## What you are asked to do
Go through the entries below and write each one out exactly.

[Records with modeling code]

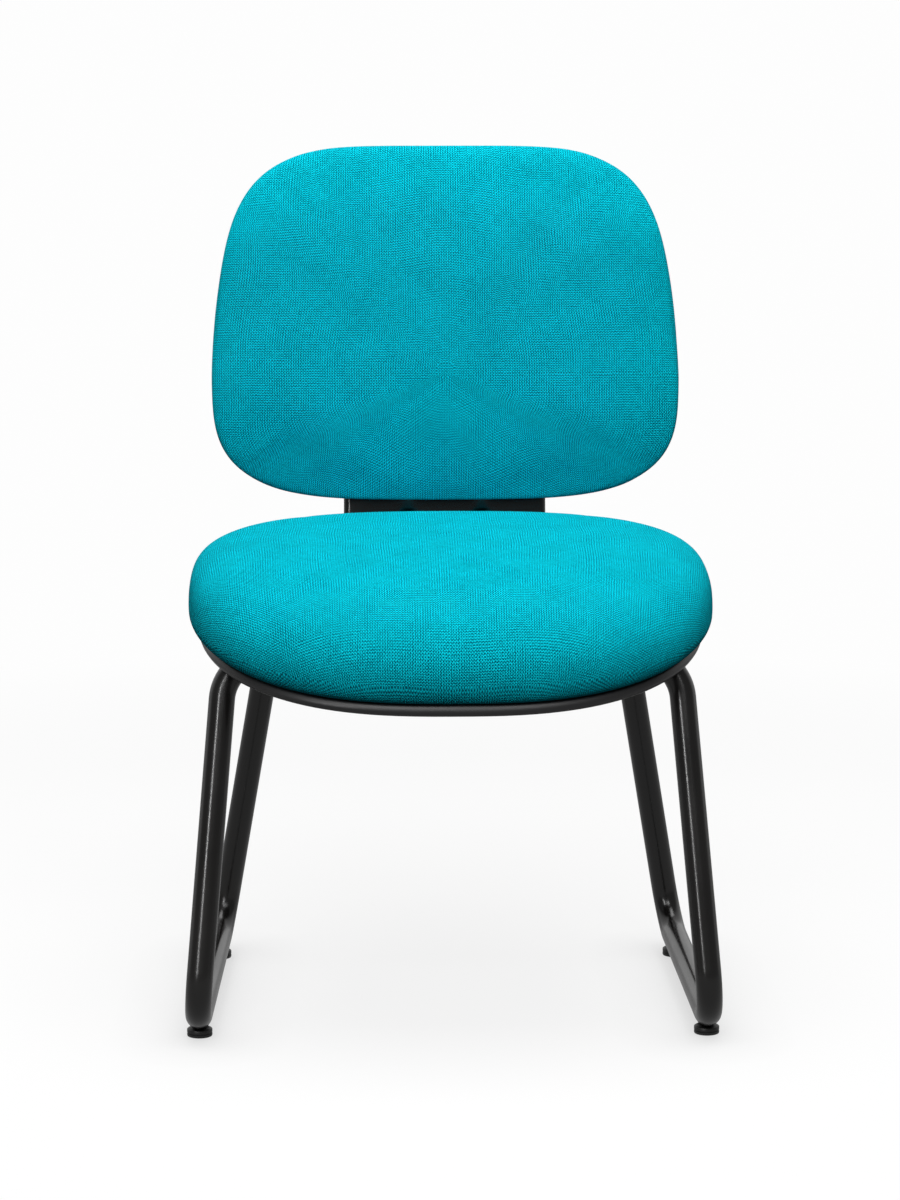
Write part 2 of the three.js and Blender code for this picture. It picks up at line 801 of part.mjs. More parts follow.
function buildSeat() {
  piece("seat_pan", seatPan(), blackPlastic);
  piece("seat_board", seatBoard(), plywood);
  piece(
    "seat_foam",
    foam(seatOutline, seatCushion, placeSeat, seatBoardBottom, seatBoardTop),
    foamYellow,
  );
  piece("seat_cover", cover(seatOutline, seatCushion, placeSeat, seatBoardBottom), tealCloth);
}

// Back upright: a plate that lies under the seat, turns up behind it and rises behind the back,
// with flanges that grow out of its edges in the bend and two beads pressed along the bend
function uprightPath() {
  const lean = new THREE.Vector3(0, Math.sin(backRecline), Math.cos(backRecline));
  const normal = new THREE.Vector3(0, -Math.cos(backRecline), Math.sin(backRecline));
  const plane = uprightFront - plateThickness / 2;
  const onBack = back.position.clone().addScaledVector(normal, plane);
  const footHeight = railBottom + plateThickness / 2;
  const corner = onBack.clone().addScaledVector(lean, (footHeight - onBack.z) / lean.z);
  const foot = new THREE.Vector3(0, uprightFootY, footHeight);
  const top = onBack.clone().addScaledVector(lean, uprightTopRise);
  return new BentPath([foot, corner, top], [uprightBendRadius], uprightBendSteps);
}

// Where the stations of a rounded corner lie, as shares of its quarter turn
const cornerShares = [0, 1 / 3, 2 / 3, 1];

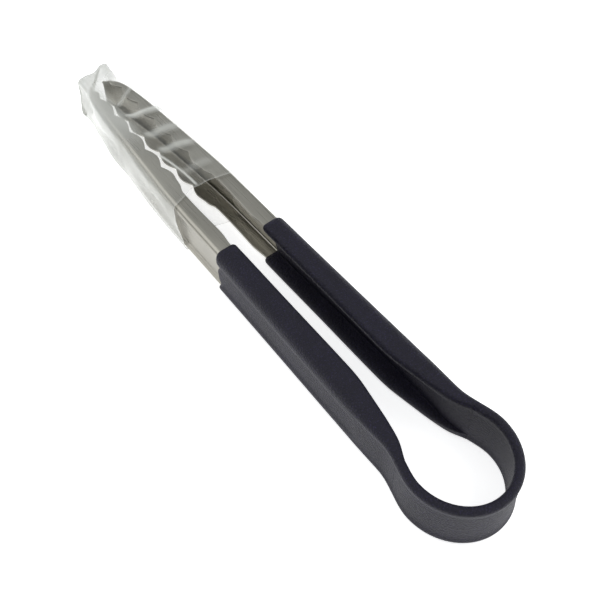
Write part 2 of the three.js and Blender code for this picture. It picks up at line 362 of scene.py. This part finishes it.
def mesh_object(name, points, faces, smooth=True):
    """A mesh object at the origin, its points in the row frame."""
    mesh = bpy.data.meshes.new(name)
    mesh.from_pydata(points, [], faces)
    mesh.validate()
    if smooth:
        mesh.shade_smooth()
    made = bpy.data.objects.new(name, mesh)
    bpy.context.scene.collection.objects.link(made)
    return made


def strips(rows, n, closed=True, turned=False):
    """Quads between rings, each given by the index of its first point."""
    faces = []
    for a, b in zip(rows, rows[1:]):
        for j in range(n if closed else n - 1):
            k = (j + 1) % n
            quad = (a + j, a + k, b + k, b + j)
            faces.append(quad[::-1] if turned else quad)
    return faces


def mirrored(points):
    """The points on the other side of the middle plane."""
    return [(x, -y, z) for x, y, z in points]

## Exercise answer
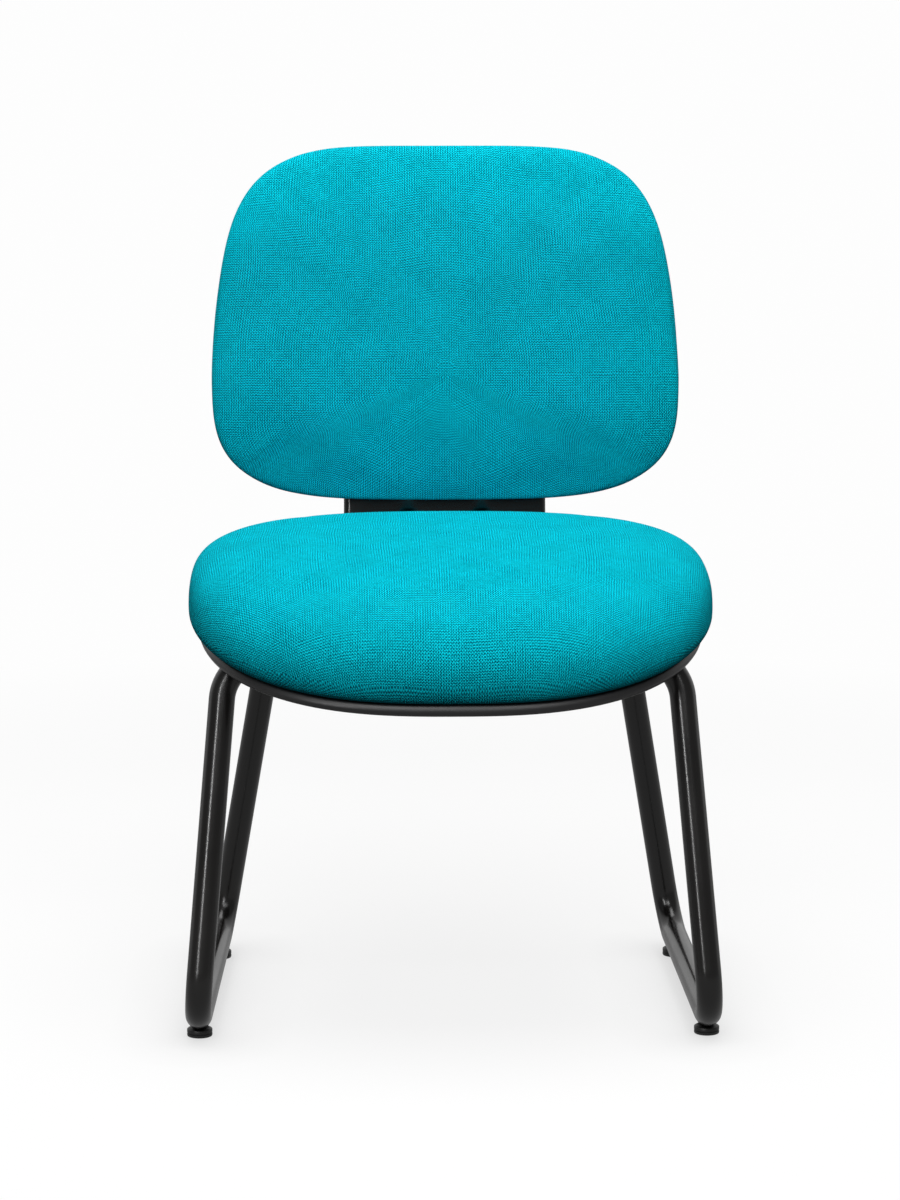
Write part 2 of the three.js and Blender code for this picture. It picks up at line 801 of part.mjs. More parts follow.
function buildSeat() {
  piece("seat_pan", seatPan(), blackPlastic);
  piece("seat_board", seatBoard(), plywood);
  piece(
    "seat_foam",
    foam(seatOutline, seatCushion, placeSeat, seatBoardBottom, seatBoardTop),
    foamYellow,
  );
  piece("seat_cover", cover(seatOutline, seatCushion, placeSeat, seatBoardBottom), tealCloth);
}

// Back upright: a plate that lies under the seat, turns up behind it and rises behind the back,
// with flanges that grow out of its edges in the bend and two beads pressed along the bend
function uprightPath() {
  const lean = new THREE.Vector3(0, Math.sin(backRecline), Math.cos(backRecline));
  const normal = new THREE.Vector3(0, -Math.cos(backRecline), Math.sin(backRecline));
  const plane = uprightFront - plateThickness / 2;
  const onBack = back.position.clone().addScaledVector(normal, plane);
  const footHeight = railBottom + plateThickness / 2;
  const corner = onBack.clone().addScaledVector(lean, (footHeight - onBack.z) / lean.z);
  const foot = new THREE.Vector3(0, uprightFootY, footHeight);
  const top = onBack.clone().addScaledVector(lean, uprightTopRise);
  return new BentPath([foot, corner, top], [uprightBendRadius], uprightBendSteps);
}

// Where the stations of a rounded corner lie, as shares of its quarter turn
const cornerShares = [0, 1 / 3, 2 / 3, 1];

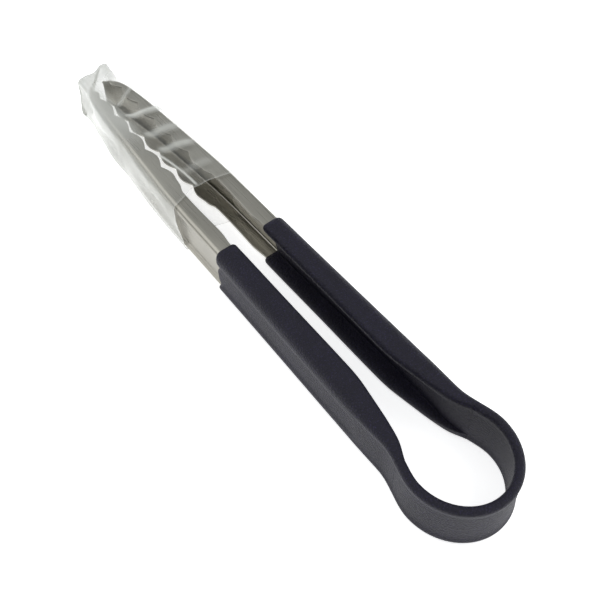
Write part 2 of the three.js and Blender code for this picture. It picks up at line 362 of scene.py. This part finishes it.
def mesh_object(name, points, faces, smooth=True):
    """A mesh object at the origin, its points in the row frame."""
    mesh = bpy.data.meshes.new(name)
    mesh.from_pydata(points, [], faces)
    mesh.validate()
    if smooth:
        mesh.shade_smooth()
    made = bpy.data.objects.new(name, mesh)
    bpy.context.scene.collection.objects.link(made)
    return made


def strips(rows, n, closed=True, turned=False):
    """Quads between rings, each given by the index of its first point."""
    faces = []
    for a, b in zip(rows, rows[1:]):
        for j in range(n if closed else n - 1):
            k = (j + 1) % n
            quad = (a + j, a + k, b + k, b + j)
            faces.append(quad[::-1] if turned else quad)
    return faces


def mirrored(points):
    """The points on the other side of the middle plane."""
    return [(x, -y, z) for x, y, z in points]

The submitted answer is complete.